After a little virtual whiteboard work, we came up with an enacted the following solution:
cat fakenamegenerator.csv | awk '{OFS=""; print $1," ",$2," <",tolower($1),".",tolower($2),"@mahanga.net>"}' > fake_senders.txt
./mailman-subscribers.py -o recipients.txt -v -r -f $HOSTNAME $LISTNAME $PASSWORD
paste fake_senders.txt list_recipients.txt | sed 's/> />,/' > remailer_pairs.txt
X-Original-To: $RECIPIENT
X-Original-To: dfir@lists.sans.org
Delivered-To: dfir@lists.sans.org
To: dfir@lists.sans.org
X-BeenThere: dfir@lists.sans.org
X-Mailman-Version: 2.1.20
Precedence: list
List-Id: "Incident-Response, Malware Analysis,
Digital Forensics Professionals in the SANS Community"
<dfir.lists.sans.org>
List-Unsubscribe: <https://lists.sans.org/mailman/options/dfir>,
<mailto:dfir-request@lists.sans.org?subject=unsubscribe>
List-Archive: <https://lists.sans.org/mailman/private/dfir/>
List-Post: <mailto:dfir@lists.sans.org>
List-Help: <mailto:dfir-request@lists.sans.org?subject=help>
List-Subscribe: <https://lists.sans.org/mailman/listinfo/dfir>,
<mailto:dfir-request@lists.sans.org?subject=subscribe>
Errors-To: dfir-bounces@lists.sans.org
Sender: "DFIR" <dfir-bounces@lists.sans.org>
Subject: [DFIR] List smoke test
Reply-To: test.controller@mahanga.net
From: $SENDER
Hello to the DFIR list. We're running a smoke test right now, so please pardon the interruption. We're eager to report our findings soon - so look for the blog post!!

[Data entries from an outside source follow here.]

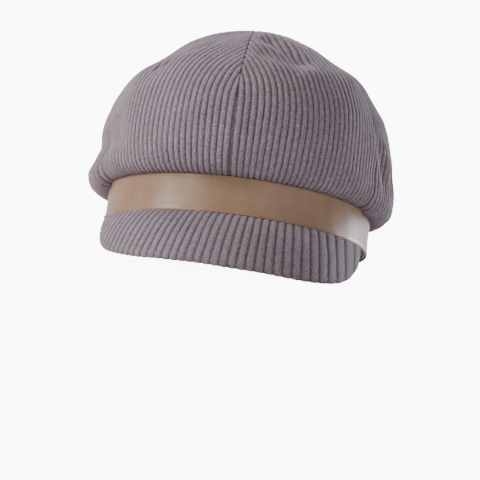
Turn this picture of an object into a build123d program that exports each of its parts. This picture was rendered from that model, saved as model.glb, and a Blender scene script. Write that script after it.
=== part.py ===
"""Newsboy cap: six corduroy gores on a leather band, a stiffened visor, a satin lining and a covered button.

The cap stands on its visor edge and the back of its band, as it would on a table, with its front at -Y and the
wearer's left at +X. The origin is the centre of the head opening, in the plane of the rim. Every piece is drawn
from RIM, the plane of the opening, which leans back so that the front of the rim is higher than the back.
Angles run round the opening: 0 at the front, 90 at the wearer's left, 180 at the back. Lengths are millimetres.
"""

from build123d import *
from math import atan2, cos, degrees, exp, hypot, pi, radians, sin
import os

# Head opening and band
RIM_TILT = 10.25  # degrees that the rim leans back, so that visor edge and band meet the table together
BAND_HALF_WIDTH = 88.0  # outside of the leather, across the head
BAND_HALF_LENGTH = 98.0  # outside of the leather, front to back
BAND_HEIGHT = 24.0
LEATHER = 1.3
INTERLINING = 0.9
INTERLINING_MARGIN = 1.0  # left free at the band's upper and lower edges
SWEATBAND = 1.0
SWEATBAND_HEIGHT = 30.0
LAYER_GAP = 0.06  # air between two sewn layers, so that their solids never touch
LAP_WIDTH = 15.0  # where the leather strip passes over its own end at the back
EDGE_ROUND = 0.4  # on the outer edges of the leather

# Crown
CROWN_HALF_WIDTH = 97.0  # at the seams, at the widest level
CROWN_HALF_LENGTH = 114.0
CROWN_TOP = 139.0  # apex above the rim, before the button pulls it in
WIDEST_SIDE, WIDEST_FRONT, WIDEST_BACK = 35.0, 60.0, 42.0  # height of the widest level
DOME_POWER = 2.06  # superellipse power of the dome above the widest level, where 2 is an ellipse
GORE_PUFF = 3.5  # how far a gore swells out between its seams
FOLD_POWER = 2.5  # superellipse power of the fold above the band
CORDUROY = 1.7
DIMPLE_DEPTH, DIMPLE_RADIUS = 3.5, 24.0  # hollow that the button makes
HUB_RADIUS = 3.0  # hole at the apex, where the button's tack passes
SEAM_GAP = 0.12  # degrees left free on each side of a seam
SEAMS = {  # first and last seam of each gore, in degrees round the opening
    "front_left": (0, 64),
    "side_left": (64, 118),
    "back_left": (118, 180),
    "back_right": (180, 242),
    "side_right": (242, 296),
    "front_right": (296, 360),
}
GORE_SECTIONS = 5
PROFILE_TURNS = (-89.8, -82, -70, -54, -36, -18, 0, 16, 32, 48, 62, 72, 79, 84)  # closer at both ends
TURN_STEP = 0.05  # degrees to each side, for a profile's slope

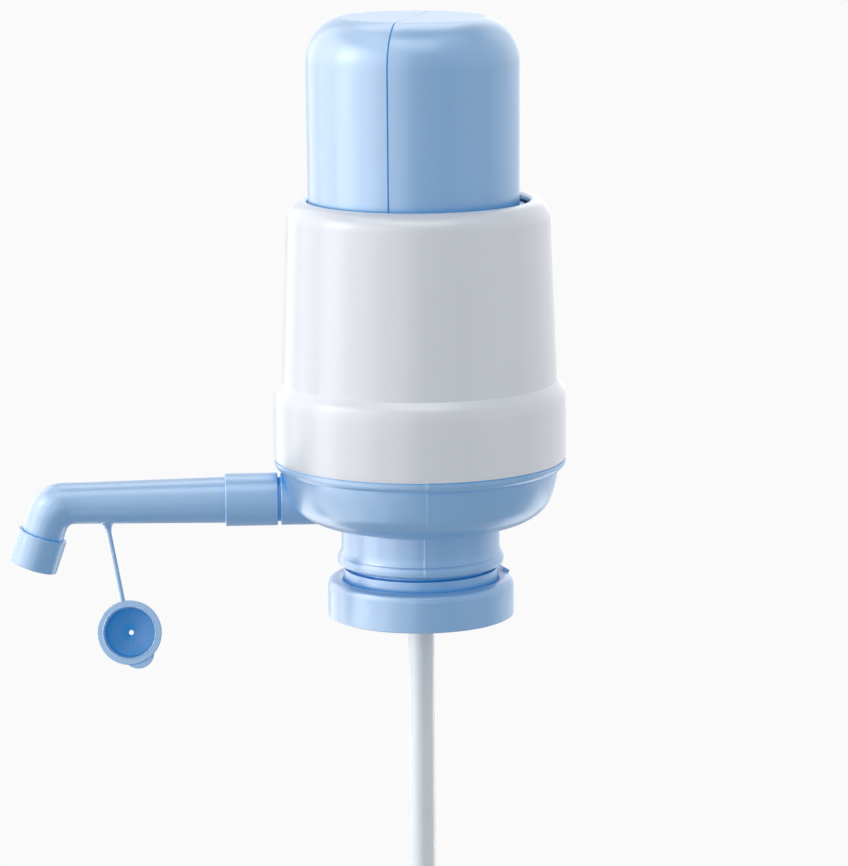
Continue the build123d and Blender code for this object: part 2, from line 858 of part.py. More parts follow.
def inlet_valve_seat():
    """Grommet in the bellows' top with a ring of air holes."""
    under = bellows_top_z - bellows_wall
    seat = turned_polygon(
        (0, seat_under_z),
        (seat_radius, seat_under_z),
        (seat_radius, under),
        (seat_hole_radius, under),
        (seat_hole_radius, seat_top_z),
        (0, seat_top_z),
    )
    hole = rod_z(deck_hole_radius, seat_under_z - 1, seat_top_z + 1, x=deck_hole_circle)
    seat -= around(deck_hole_count, hole)
    return seat - rod_z(valve_stem_radius + 0.1, seat_under_z - 1, seat_top_z + 1)


def inlet_valve_flap():
    """Rubber flap under the inlet seat."""
    return valve_flap(seat_under_z, seat_top_z + valve_lift + 0.05, inlet_knob_height)


# ---------------------------------------------------------------- write the parts

NODES = [
    neck_collar,
    bottle_seal,
    lock_ring,
    base_body,
    spout_o_ring,
    dip_tube_upper,
    dip_tube_middle,
    dip_tube_lower,
    spout_tube,
    nozzle_sleeve,
    dust_cap,
    housing_shell,
    press_cap,
    deck_gasket,
    pump_deck,
    outlet_valve_flap,
    bellows,
    bellows_clamp_ring,
    inlet_valve_seat,
    inlet_valve_flap,
]

os.makedirs("parts", exist_ok=True)
for make in NODES:
    export_step(make(), f"parts/{make.__name__}.step")
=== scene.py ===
import math

import bmesh
import bpy
from mathutils import Matrix, Vector


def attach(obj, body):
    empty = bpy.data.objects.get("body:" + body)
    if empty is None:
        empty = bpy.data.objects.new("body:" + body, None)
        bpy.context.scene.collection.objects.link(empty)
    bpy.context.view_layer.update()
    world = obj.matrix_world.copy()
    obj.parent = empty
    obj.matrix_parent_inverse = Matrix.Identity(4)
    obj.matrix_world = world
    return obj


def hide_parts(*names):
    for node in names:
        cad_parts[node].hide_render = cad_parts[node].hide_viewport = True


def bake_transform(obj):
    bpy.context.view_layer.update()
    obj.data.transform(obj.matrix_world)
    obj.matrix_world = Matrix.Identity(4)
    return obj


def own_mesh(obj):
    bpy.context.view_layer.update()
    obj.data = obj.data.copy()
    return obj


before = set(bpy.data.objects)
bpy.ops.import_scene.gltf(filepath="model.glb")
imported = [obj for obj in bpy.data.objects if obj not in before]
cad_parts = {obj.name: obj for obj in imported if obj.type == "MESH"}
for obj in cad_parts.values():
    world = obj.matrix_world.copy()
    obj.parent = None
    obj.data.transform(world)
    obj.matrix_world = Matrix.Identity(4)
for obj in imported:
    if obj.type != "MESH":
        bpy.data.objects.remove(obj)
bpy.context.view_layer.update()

# ---------------------------------------------------------------- neck collar
# The pale blue collar that holds the pump on the bottle: a band, a spigot that snaps up into
# the base, and eight sprung fingers that grip the bottle's crown. Moulded in one shot of satin
# polypropylene that lets a little light in.


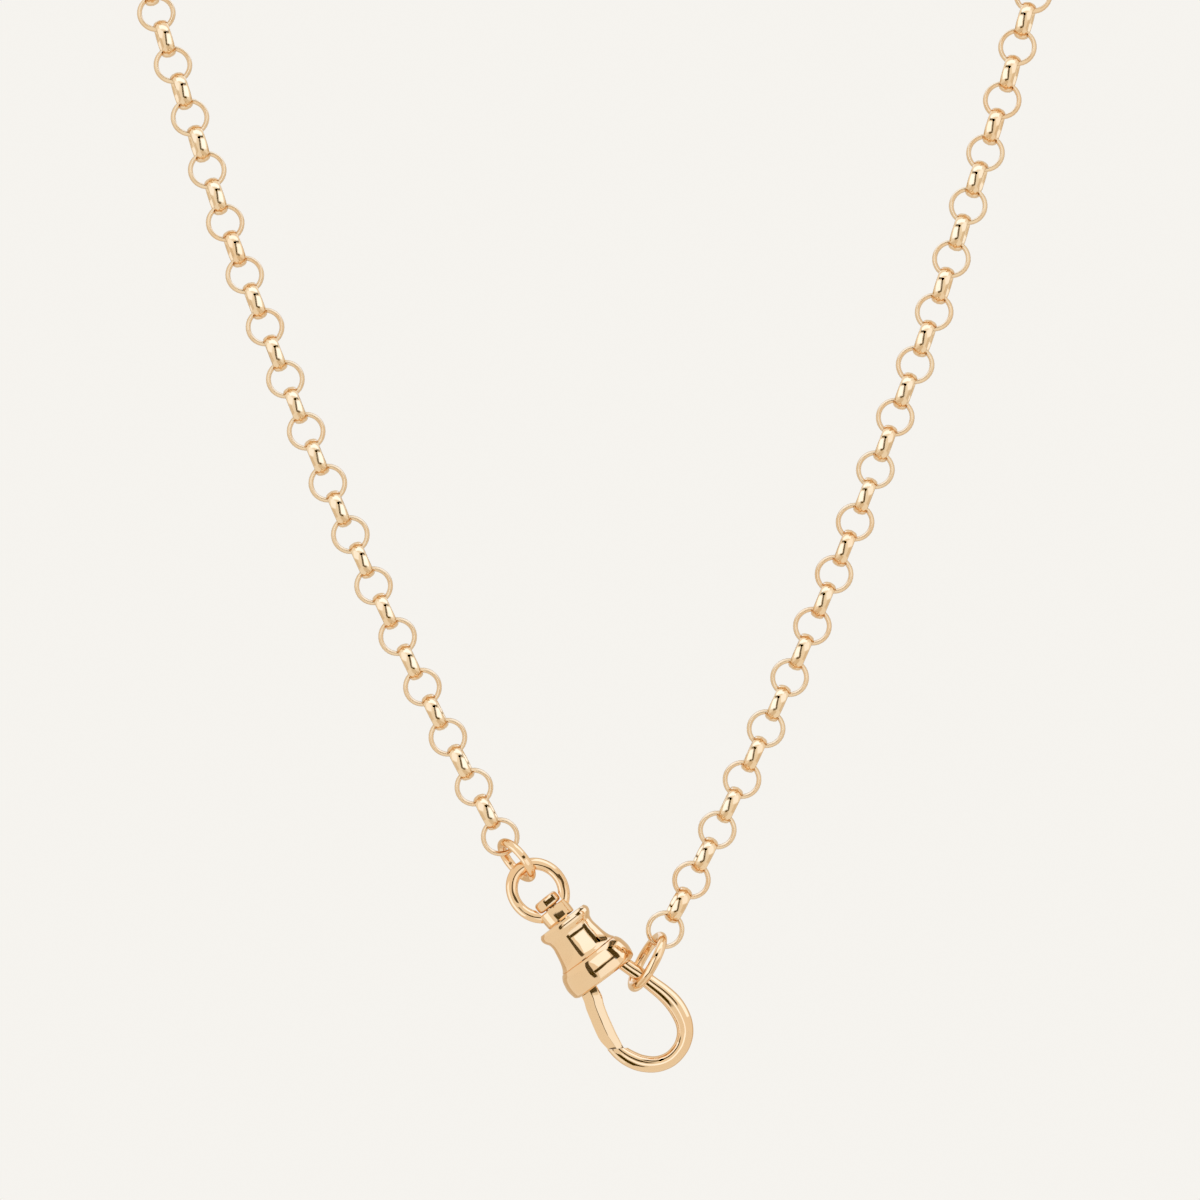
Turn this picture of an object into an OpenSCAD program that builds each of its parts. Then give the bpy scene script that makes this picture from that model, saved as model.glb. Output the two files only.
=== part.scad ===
// Rolo chain necklace, closed at the front by a swivel clasp.
// +Z is up and the front faces -Y. The origin is the middle of the chain, where it lies on the nape.

/* [Chain] */
// Outside diameter of a round link
link_od = 3.18; // [2.9:0.02:3.4]
// Thickness of a link's band at its middle
link_wall = 0.35; // [0.32:0.01:0.42]
// Width of a link's band
link_width = 1.08; // [0.9:0.02:1.2]
// Rise of the domed outside of the band
link_dome = 0.14; // [0.1:0.01:0.17]
// Rise of the rounded inside of the band
link_belly = 0.13; // [0.1:0.01:0.14]
// Free play between links and rings that hang in each other
play = 0.13; // [0.1:0.01:0.16]
// Slack of each link in the next, beyond that play
link_slack = 0.04; // [0.02:0.01:0.08]

/* [Jump rings] */
// Outside diameter of the small ring at the swivel
left_ring_od = 4.3; // [4:0.05:4.8]
// Wire of the small ring
left_ring_wire = 0.74; // [0.6:0.02:0.84]
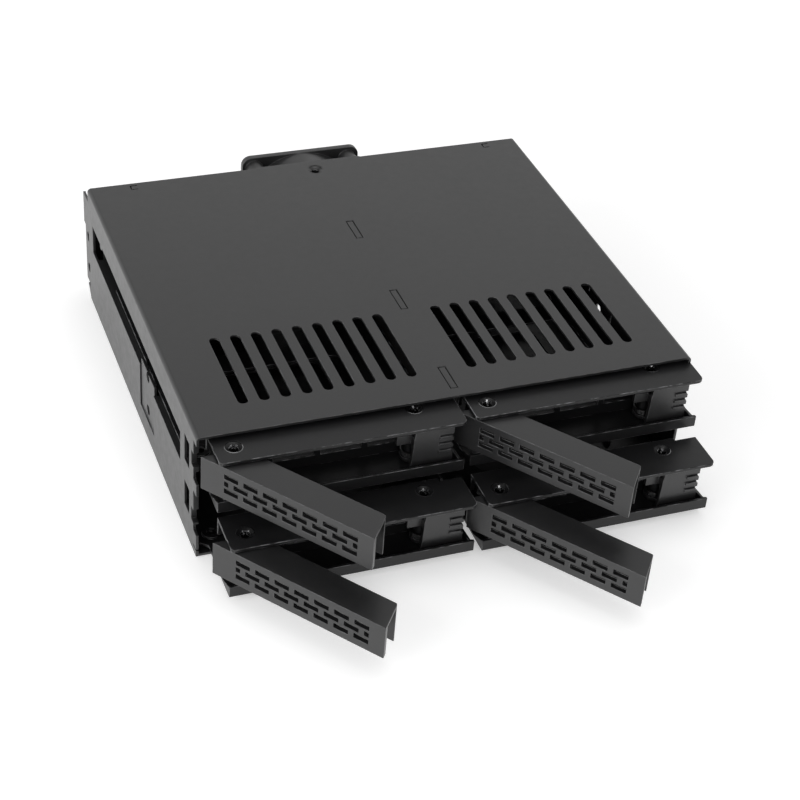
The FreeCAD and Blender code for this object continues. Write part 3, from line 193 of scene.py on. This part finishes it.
def noise(tree, place, scale, detail):
    """Gives a noise between zero and one."""
    made = add_node(tree, "TexNoise", {"Vector": place, "Scale": scale, "Detail": detail})
    return made.outputs["Fac"]


def raised(tree, height, strength, distance):
    """Gives a normal that is bent by a height."""
    made = add_node(tree, "Bump", {"Height": height, "Strength": strength, "Distance": distance})
    return made.outputs["Normal"]


# %% [markdown]
# ## Light and floor
#
# The studio was a white sweep: soft light from all round and a pure white
# ground. Black paint shows mostly what it mirrors, so that matters more than
# the lamps: the walls mirror the white floor and look pale, while the top
# mirrors the backdrop, which gets darker upwards. The room behind the camera is
# dim. The world therefore shows white to the camera, this sweep to mirrored
# rays, and an even half light to the rest. The floor is pale paper and keeps
# the soft shadow of the cage.

# %% World and lamps
WHITE = (1, 1, 1, 1)
HALF_LIGHT = 0.5
FULL_LIGHT = 1.0
BACKDROP_RISE = (0.44, 0.68)
BACKDROP_LIGHT = (1.0, 0.32)
ROOM_DEPTH = (-0.6, 0.3)
ROOM_LIGHT = (0.3, 1.0)
LAMPS = (
    ("lamp_left", (-0.80, -0.35, 0.40), 0.6, 4.0),
    ("lamp_top", (0.10, 0.10, 1.1), 0.8, 2.6),
    ("lamp_front", (-0.10, -1.0, 0.55), 0.6, 2.2),
)

scene.view_settings.view_transform = "Standard"
world = bpy.data.worlds.new("white_tent")
scene.world = world
world.use_nodes = True
tree = world.node_tree
tree.nodes.clear()
path = add_node(tree, "LightPath")
ways = add_node(tree, "TexCoord")
way = add_node(tree, "SeparateXYZ", {0: ways.outputs["Generated"]})
backdrop = mapped(tree, way.outputs["Z"], BACKDROP_RISE, BACKDROP_LIGHT)
room = mapped(tree, way.outputs["Y"], ROOM_DEPTH, ROOM_LIGHT)
sweep = combined(tree, "MULTIPLY", backdrop, room)
result = add_node(tree, "Background", {"Color": WHITE, "Strength": HALF_LIGHT}).outputs[0]
for ray, strength in (
    ("Is Glossy Ray", sweep),
    ("Is Transmission Ray", FULL_LIGHT),
    ("Is Camera Ray", FULL_LIGHT),
):
    layer = add_node(tree, "Background", {"Color": WHITE, "Strength": strength})
    choose = add_node(tree, "MixShader", {0: path.outputs[ray], 1: result, 2: layer.outputs[0]})
    result = choose.outputs[0]
add_node(tree, "OutputWorld", {0: result})


def soft_lamp(name, place, size, power):
    """Hangs up a square soft lamp that looks at the camera's target."""
    lamp = bpy.data.lights.new(name, "AREA")
    lamp.shape = "SQUARE"
    lamp.size = size
    lamp.energy = power
    holder = bpy.data.objects.new(name, lamp)
    scene.collection.objects.link(holder)
    holder.location = place
    holder.rotation_mode = "QUATERNION"
    holder.rotation_quaternion = (TARGET - Vector(place)).to_track_quat("-Z", "Y")


for lamp_facts in LAMPS:
    soft_lamp(*lamp_facts)
print("lamps:", len(LAMPS))

# %% Floor
FLOOR_HALF = 6.0
FLOOR_DROP = 0.2 * MM
PAPER = (0.84, 0.84, 0.84, 1)
PAPER_GLOW = 0.38

floor_mesh = bpy.data.meshes.new("floor")
sheet = bmesh.new()
bmesh.ops.create_grid(sheet, x_segments=1, y_segments=1, size=FLOOR_HALF)
sheet.to_mesh(floor_mesh)
sheet.free()
floor = bpy.data.objects.new("floor", floor_mesh)
scene.collection.objects.link(floor)
floor.location = (0, 0, first_low.z - FLOOR_DROP)
floor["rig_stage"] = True

paper = bpy.data.materials.new("pale_paper")
paper.use_nodes = True
tree = paper.node_tree
tree.nodes.clear()
path = add_node(tree, "LightPath")
rays = (path.outputs["Is Camera Ray"], path.outputs["Is Glossy Ray"])
strength = combined(tree, "MULTIPLY", combined(tree, "MAXIMUM", *rays), PAPER_GLOW)
matt = add_node(tree, "BsdfDiffuse", {"Color": PAPER})
glow = add_node(tree, "Emission", {"Color": WHITE, "Strength": strength})
blend = add_node(tree, "AddShader", {0: matt.outputs[0], 1: glow.outputs[0]})
add_node(tree, "OutputMaterial", {0: blend.outputs[0]})
floor_mesh.materials.append(paper)
print("floor at", round(floor.location.z, 4))

# %% [markdown]
# ## Powder coat, moulded and plated finishes
#
# Powder paint on steel is a satin black skin with a fine pebble to it. It wears thin and light on
# cut edges, and no large sheet is perfectly even. One recipe makes all the black finishes: a slow
# noise shifts the colour, a fine noise raises the pebble, and a mark called "edge", which the
# softening step writes on the bevelled edges, lets a little light metal through there. That
# lighter edge is partly worn paint and partly a painted highlight for the bright line the edges
# catch.

# %% A helper for the black finishes
SLOW_SCALE = 34.0
SLOW_DETAIL = 3.0
SCUFF_SCALE = 420.0
SCUFF_DETAIL = 4.0
PEBBLE_DETAIL = 2.0
SCUFFED = (0.42, 0.72)
GLOSS_SPREAD = 0.07
PEBBLE_STRENGTH = 0.5


def new_material(name):
    """Makes a material, and gives it, its graph and its surface node."""
    made = bpy.data.materials.new(name)
    made.use_nodes = True
    return made, made.node_tree, made.node_tree.nodes["Principled BSDF"]


def tinted(colour, share):
    """Gives a colour at a share of its brightness, with its alpha."""
    return (*[min(1, c * share) for c in colour], 1)


def coat(name, colour, roughness, pebble, height, uneven=0.18, wear_and_highlight=0.35,
         worn_and_highlight_colour=(0.30, 0.30, 0.31), metallic=0.0, specular=0.5):
    """A painted or moulded skin with pebble, uneven colour, and edges lighter from wear and a
    painted highlight.
    """
    made, tree, skin = new_material(name)
    place = add_node(tree, "TexCoord").outputs["Object"]

    slow = noise(tree, place, SLOW_SCALE, SLOW_DETAIL)
    shade = mixed(tree, slow, tinted(colour, 1 - uneven), tinted(colour, 1 + uneven))

    # Lighter bevelled edges: partly worn paint, partly a painted highlight.
    scuff = noise(tree, place, SCUFF_SCALE, SCUFF_DETAIL)
    edge = add_node(tree, "Attribute")
    edge.attribute_name = "edge"
    wear_and_highlight_patches = mapped(tree, scuff, SCUFFED, (0.0, wear_and_highlight))
    amount = combined(tree, "MULTIPLY", wear_and_highlight_patches, edge.outputs["Fac"])

    fine = noise(tree, place, pebble, PEBBLE_DETAIL)
    gloss = (roughness - GLOSS_SPREAD, roughness + GLOSS_SPREAD)
    feed(tree, skin, {
        "Base Color": mixed(tree, amount, shade, (*worn_and_highlight_colour, 1)),
        "Metallic": metallic,
        "Specular IOR Level": specular,
        "Roughness": mapped(tree, scuff, (0.0, 1.0), gloss),
        "Normal": raised(tree, fine, PEBBLE_STRENGTH, height),
    })
    return made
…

No need to reply to this message. Thanks for your understanding and cooperation.
-$FIRSTNAME
cat remailer_tuples.txt | while IFS=, read SENDER RECIPIENT FIRSTNAME; do
RECIP_EMAIL=$( echo -n $RECIPIENT | sed -e 's/.*<\(.*\)>/\1/' )
echo "$SENDER -> $RECIPIENT"
cat mail_template.txt | sed "s/\$SENDER/$SENDER/" | sed "s/\$RECIPIENT/$RECIPIENT/" | sed "s/\$FIRSTNAME/$FIRSTNAME/" | sendmail $RECIP_EMAIL
done
It took a grand total of one minute before we’d found the culprit. They were immediately removed from the list. To our surprise, another one was discovered several minutes later - and was promptly removed from the list as well.
All in all, this was an unexpected but interesting drill. I’m not sure if this “gap spam” approach is common with any other mailing lists, but this is one approach that can help if you encounter such tactics.